Task objective
Starting at the line that contains "Write part 3", reproduce each line exactly up to and including the line that contains "finish.rise(finish.noise(240, 2), 0.12, 0.0006))". Reproduce nothing else.
— START OF Information supplied —
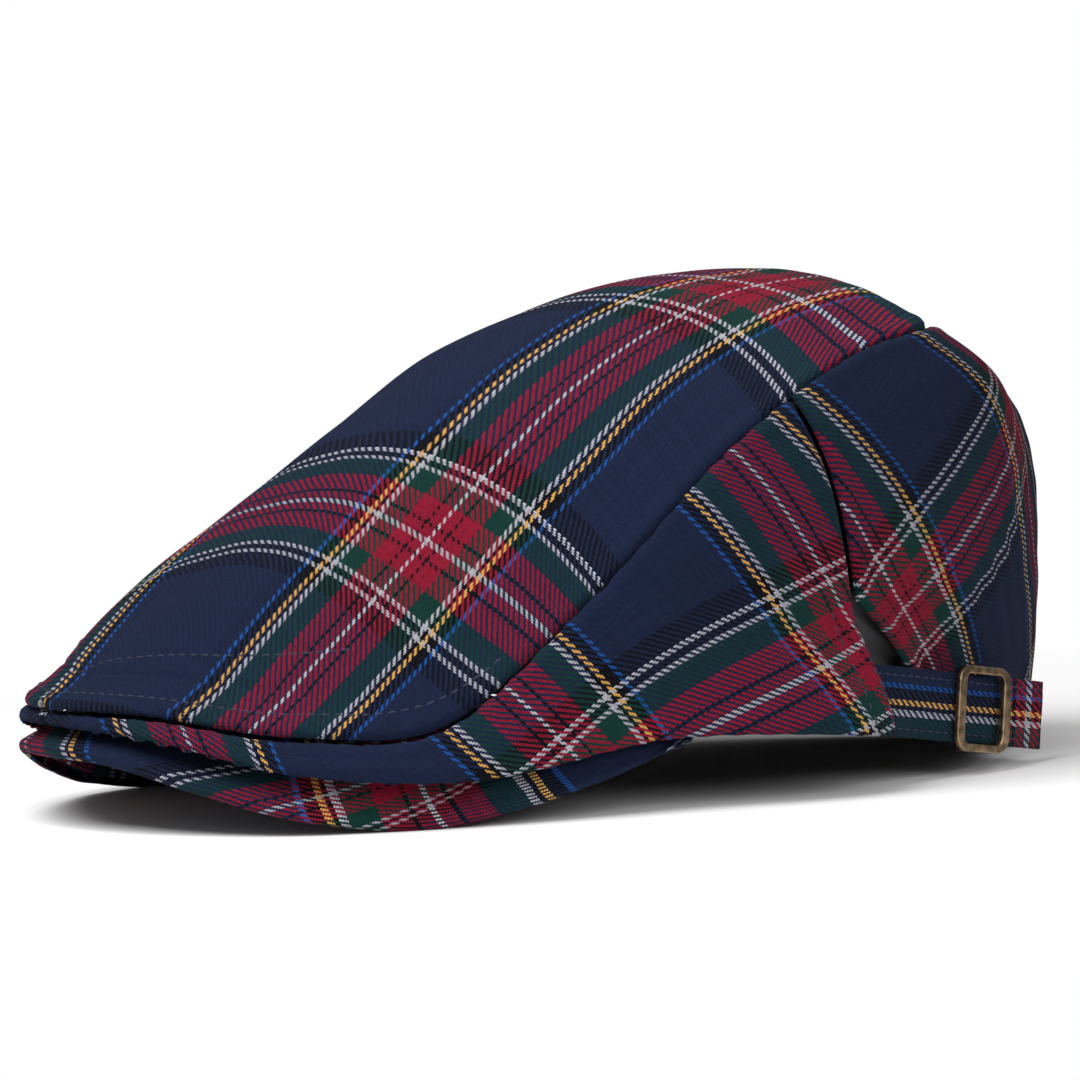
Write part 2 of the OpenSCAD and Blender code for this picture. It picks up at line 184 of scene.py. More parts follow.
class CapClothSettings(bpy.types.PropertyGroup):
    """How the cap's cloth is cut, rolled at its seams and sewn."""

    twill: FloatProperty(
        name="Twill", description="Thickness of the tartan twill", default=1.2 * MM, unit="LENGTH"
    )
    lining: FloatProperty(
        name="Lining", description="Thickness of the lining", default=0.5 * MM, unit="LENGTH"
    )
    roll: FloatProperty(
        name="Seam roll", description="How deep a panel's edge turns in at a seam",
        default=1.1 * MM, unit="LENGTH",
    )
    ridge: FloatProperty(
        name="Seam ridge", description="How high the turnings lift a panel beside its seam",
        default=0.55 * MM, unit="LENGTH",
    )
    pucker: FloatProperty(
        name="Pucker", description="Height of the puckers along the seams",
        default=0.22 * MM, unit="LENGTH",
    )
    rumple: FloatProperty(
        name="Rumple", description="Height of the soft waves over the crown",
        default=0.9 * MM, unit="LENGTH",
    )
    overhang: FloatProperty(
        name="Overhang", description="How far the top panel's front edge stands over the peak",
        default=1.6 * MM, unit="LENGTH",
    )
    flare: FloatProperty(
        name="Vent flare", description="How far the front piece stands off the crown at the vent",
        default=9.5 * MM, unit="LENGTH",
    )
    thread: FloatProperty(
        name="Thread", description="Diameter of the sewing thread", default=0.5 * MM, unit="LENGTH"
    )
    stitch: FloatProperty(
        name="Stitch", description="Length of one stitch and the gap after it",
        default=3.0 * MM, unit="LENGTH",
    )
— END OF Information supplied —
— START OF Information supplied —
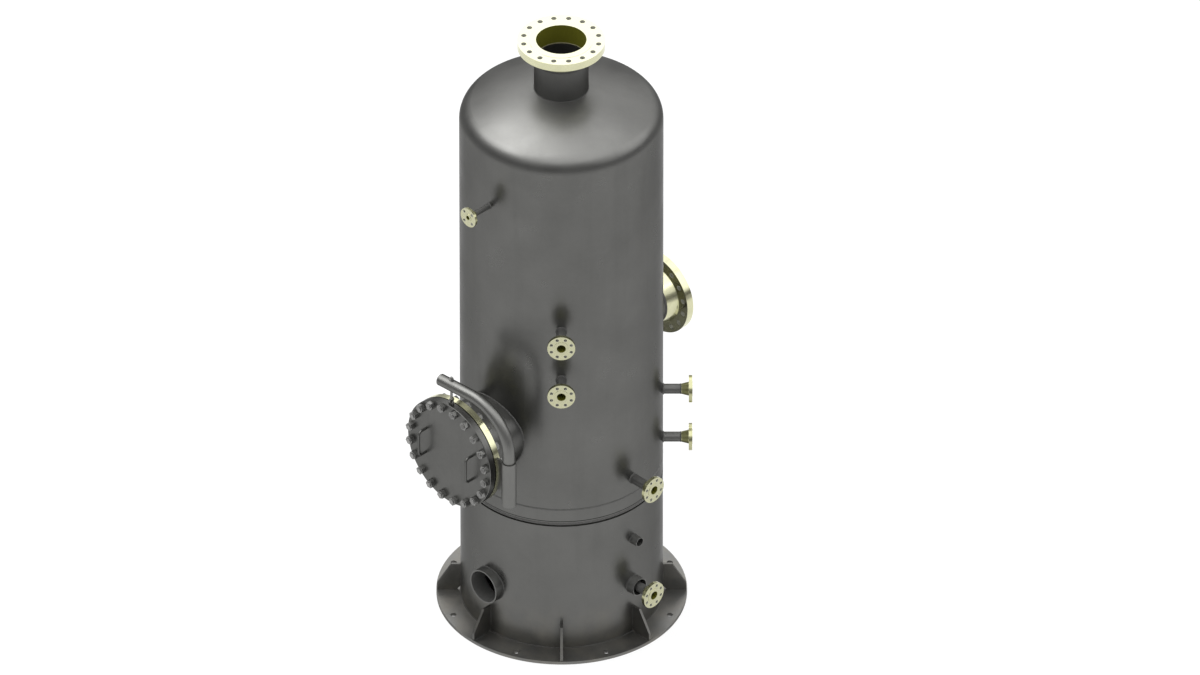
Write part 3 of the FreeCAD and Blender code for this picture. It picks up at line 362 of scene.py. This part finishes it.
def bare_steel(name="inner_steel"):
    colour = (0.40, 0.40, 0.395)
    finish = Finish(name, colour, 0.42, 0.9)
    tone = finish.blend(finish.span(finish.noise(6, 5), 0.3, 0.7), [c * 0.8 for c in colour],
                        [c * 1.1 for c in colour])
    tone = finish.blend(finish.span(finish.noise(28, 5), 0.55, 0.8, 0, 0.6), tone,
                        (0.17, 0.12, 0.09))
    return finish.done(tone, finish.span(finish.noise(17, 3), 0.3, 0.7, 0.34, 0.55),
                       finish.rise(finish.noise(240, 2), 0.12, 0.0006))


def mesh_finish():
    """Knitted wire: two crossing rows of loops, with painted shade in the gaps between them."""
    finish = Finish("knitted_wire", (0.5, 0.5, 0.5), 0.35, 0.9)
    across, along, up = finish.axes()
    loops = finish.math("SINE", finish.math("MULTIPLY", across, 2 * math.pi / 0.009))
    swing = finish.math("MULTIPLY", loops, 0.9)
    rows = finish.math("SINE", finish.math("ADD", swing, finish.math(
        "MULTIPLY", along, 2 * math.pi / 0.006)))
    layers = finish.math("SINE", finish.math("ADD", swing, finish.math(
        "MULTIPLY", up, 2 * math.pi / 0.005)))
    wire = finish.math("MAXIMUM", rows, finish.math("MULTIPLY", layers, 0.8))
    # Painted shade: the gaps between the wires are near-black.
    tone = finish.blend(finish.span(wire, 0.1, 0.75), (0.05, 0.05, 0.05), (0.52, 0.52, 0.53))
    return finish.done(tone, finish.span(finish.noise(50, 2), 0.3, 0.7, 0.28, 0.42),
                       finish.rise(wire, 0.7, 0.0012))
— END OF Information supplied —
The result
Write part 3 of the FreeCAD and Blender code for this picture. It picks up at line 362 of scene.py. This part finishes it.
def bare_steel(name="inner_steel"):
    colour = (0.40, 0.40, 0.395)
    finish = Finish(name, colour, 0.42, 0.9)
    tone = finish.blend(finish.span(finish.noise(6, 5), 0.3, 0.7), [c * 0.8 for c in colour],
                        [c * 1.1 for c in colour])
    tone = finish.blend(finish.span(finish.noise(28, 5), 0.55, 0.8, 0, 0.6), tone,
                        (0.17, 0.12, 0.09))
    return finish.done(tone, finish.span(finish.noise(17, 3), 0.3, 0.7, 0.34, 0.55),
                       finish.rise(finish.noise(240, 2), 0.12, 0.0006))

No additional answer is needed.